• What is required: Restate word for word the lines of the data below, from the first through the one that has "return slice(i0, max(i1, i0)), slice(j0, max(j1, j0))".

= = = = =

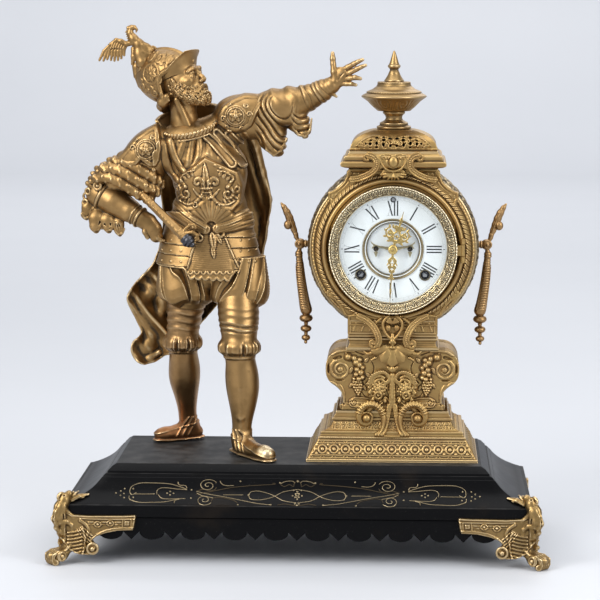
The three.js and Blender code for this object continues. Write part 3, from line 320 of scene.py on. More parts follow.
# ------------------------------------------------------------------ relief drawn in the x-z plane
class Relief:
    def __init__(s, x0, z0, x1, z1, v):
        s.x0, s.z0, s.v = x0, z0, v
        s.nx, s.nz = int(math.ceil((x1 - x0) / v)) + 1, int(math.ceil((z1 - z0) / v)) + 1
        s.X = (x0 + v * np.arange(s.nx)).astype(f4)[:, None]
        s.Z = (z0 + v * np.arange(s.nz)).astype(f4)[None, :]
        s.H = np.zeros((s.nx, s.nz), f4)

    def _win(s, x0, z0, x1, z1):
        i0, i1 = max(0, int((x0 - s.x0) / s.v)), min(s.nx, int((x1 - s.x0) / s.v) + 2)
        j0, j1 = max(0, int((z0 - s.z0) / s.v)), min(s.nz, int((z1 - s.z0) / s.v) + 2)
        return slice(i0, max(i1, i0)), slice(j0, max(j1, j0))

    def line(s, pts, w, h, kind="round", closed=False, add=False):
        """A raised (h>0) or sunk (h<0) bead along points; w is half width, number or (start, end)."""
        P = np.array(pts, float)
        if closed:
            P = np.concatenate([P, P[:1]])
        n = len(P) - 1
        ws = np.linspace(w[0], w[1], n + 1) if not np.isscalar(w) else np.full(n + 1, w)
        wm = ws.max()
        sl = s._win(P[:, 0].min() - wm, P[:, 1].min() - wm, P[:, 0].max() + wm, P[:, 1].max() + wm)
        X, Z = s.X[sl[0]], s.Z[:, sl[1]]
        if not X.size or not Z.size:
            return
        U = np.zeros((X.shape[0], Z.shape[1]), f4)
        for i in range(n):
            (ax, az), (bx, bz) = P[i], P[i + 1]
            wx = max(ws[i], ws[i + 1])
            s2 = s._win(min(ax, bx) - wx, min(az, bz) - wx, max(ax, bx) + wx, max(az, bz) + wx)
            X2, Z2 = s.X[s2[0]], s.Z[:, s2[1]]
            if not X2.size or not Z2.size:
                continue
            dx, dz = bx - ax, bz - az
            L = dx * dx + dz * dz + 1e-9
            t = np.clip(((X2 - ax) * dx + (Z2 - az) * dz) / L, 0, 1)
            d = np.hypot(X2 - ax - t * dx, Z2 - az - t * dz)
            ww = ws[i] + (ws[i + 1] - ws[i]) * t
            q = np.clip(1 - d / np.maximum(ww, 1e-3), 0, 1)
            o = (slice(s2[0].start - sl[0].start, s2[0].stop - sl[0].start), slice(s2[1].start - sl[1].start, s2[1].stop - sl[1].start))
            U[o] = np.maximum(U[o], q)
        if kind == "round":
            B = np.sqrt(np.clip(1 - (1 - U) ** 2, 0, 1))
        elif kind == "flat":
            B = np.clip(U * 3, 0, 1)
            B = B * B * (3 - 2 * B)
        else:
            B = U
        s._put(sl, h * B, h, add)

    def _put(s, sl, B, h, add):
        if add:
            s.H[sl] += B
        elif h > 0:
            s.H[sl] = np.maximum(s.H[sl], B)
        else:
            s.H[sl] = np.minimum(s.H[sl], B)

    def dot(s, x, z, r, h, add=False, ring=False):
        sl = s._win(x - r, z - r, x + r, z + r)
        X, Z = s.X[sl[0]], s.Z[:, sl[1]]
        if not X.size or not Z.size:
            return
        d = np.hypot(X - x, Z - z) / r
        B = np.sqrt(np.clip(1 - d * d, 0, 1))
        s._put(sl, (h * B).astype(f4), h, add)

    def oval(s, x, z, a, b, ang, h, add=False, crease=0.0):
        m = max(a, b)
        sl = s._win(x - m, z - m, x + m, z + m)
        X, Z = s.X[sl[0]], s.Z[:, sl[1]]
        if not X.size or not Z.size:
            return
        c, n = math.cos(ang), math.sin(ang)
        u, w = ((X - x) * c + (Z - z) * n) / a, (-(X - x) * n + (Z - z) * c) / b
        B = np.sqrt(np.clip(1 - u * u - w * w, 0, 1))
        if crease:
            B = B * (1 - crease * np.exp(-(w / 0.18) ** 2))
        s._put(sl, (h * B).astype(f4), h, add)

    def leaf(s, x0, z0, x1, z1, w, h, crease=0.45, add=False):
        """A pointed lobe from base to tip."""
        L = math.hypot(x1 - x0, z1 - z0)
        m = max(w, 1)
        sl = s._win(min(x0, x1) - m, min(z0, z1) - m, max(x0, x1) + m, max(z0, z1) + m)
        X, Z = s.X[sl[0]], s.Z[:, sl[1]]
        if not X.size or not Z.size:
            return
        ux, uz = (x1 - x0) / L, (z1 - z0) / L
        t = ((X - x0) * ux + (Z - z0) * uz) / L
        q = (-(X - x0) * uz + (Z - z0) * ux)
        ww = w * np.sin(PI * np.clip(t, 0, 1) ** 0.8) ** 0.75 + 1e-3
        B = np.where((t > 0) & (t < 1), np.sqrt(np.clip(1 - (q / ww) ** 2, 0, 1)), 0)
        B = B * (1 - crease * np.exp(-(q / (0.22 * w)) ** 2))
        s._put(sl, (h * B).astype(f4), h, add)

    def sd(s, poly):
        """Signed distance to a polygon, below zero inside."""
        P = np.array(poly, float)
        d = np.full((s.nx, s.nz), 1e9, f4)
        ins = np.zeros((s.nx, s.nz), bool)
        for i in range(len(P)):
            (ax, az), (bx, bz) = P[i], P[(i + 1) % len(P)]
            dx, dz = bx - ax, bz - az
            t = np.clip(((s.X - ax) * dx + (s.Z - az) * dz) / (dx * dx + dz * dz + 1e-9), 0, 1)
            d = np.minimum(d, np.hypot(s.X - ax - t * dx, s.Z - az - t * dz))
            if abs(dz) > 1e-9:
                c = ((s.Z >= min(az, bz)) & (s.Z < max(az, bz))) & (s.X < ax + (s.Z - az) * dx / dz)
                ins ^= c
        return np.where(ins, -d, d).astype(f4)

    def plate(s, poly, h, edge=0.8, rim=0.0, rimw=1.2):
        d = s.sd(poly)
        q = np.clip(-d / edge, 0, 1)
        s.H += h * q * q * (3 - 2 * q)
        if rim:
            b = np.clip(1 - np.abs(d + rimw) / rimw, 0, 1)
            s.H += rim * np.sqrt(np.clip(1 - (1 - b) ** 2, 0, 1))
        return d

    def at(s, x, z):
        x, z = (np.asarray(x, float) - s.x0) / s.v, (np.asarray(z, float) - s.z0) / s.v
        x, z = np.clip(x, 0, s.nx - 1.001), np.clip(z, 0, s.nz - 1.001)
        i, j = x.astype(int), z.astype(int)
        a, b = x - i, z - j
        H = s.H
        return (H[i, j] * (1 - a) * (1 - b) + H[i + 1, j] * a * (1 - b) + H[i, j + 1] * (1 - a) * b + H[i + 1, j + 1] * a * b)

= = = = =

• Problem solution:
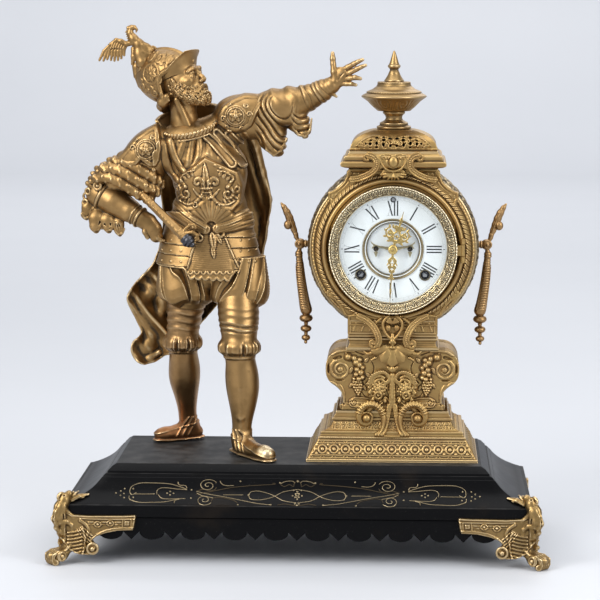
The three.js and Blender code for this object continues. Write part 3, from line 320 of scene.py on. More parts follow.
# ------------------------------------------------------------------ relief drawn in the x-z plane
class Relief:
    def __init__(s, x0, z0, x1, z1, v):
        s.x0, s.z0, s.v = x0, z0, v
        s.nx, s.nz = int(math.ceil((x1 - x0) / v)) + 1, int(math.ceil((z1 - z0) / v)) + 1
        s.X = (x0 + v * np.arange(s.nx)).astype(f4)[:, None]
        s.Z = (z0 + v * np.arange(s.nz)).astype(f4)[None, :]
        s.H = np.zeros((s.nx, s.nz), f4)

    def _win(s, x0, z0, x1, z1):
        i0, i1 = max(0, int((x0 - s.x0) / s.v)), min(s.nx, int((x1 - s.x0) / s.v) + 2)
        j0, j1 = max(0, int((z0 - s.z0) / s.v)), min(s.nz, int((z1 - s.z0) / s.v) + 2)
        return slice(i0, max(i1, i0)), slice(j0, max(j1, j0))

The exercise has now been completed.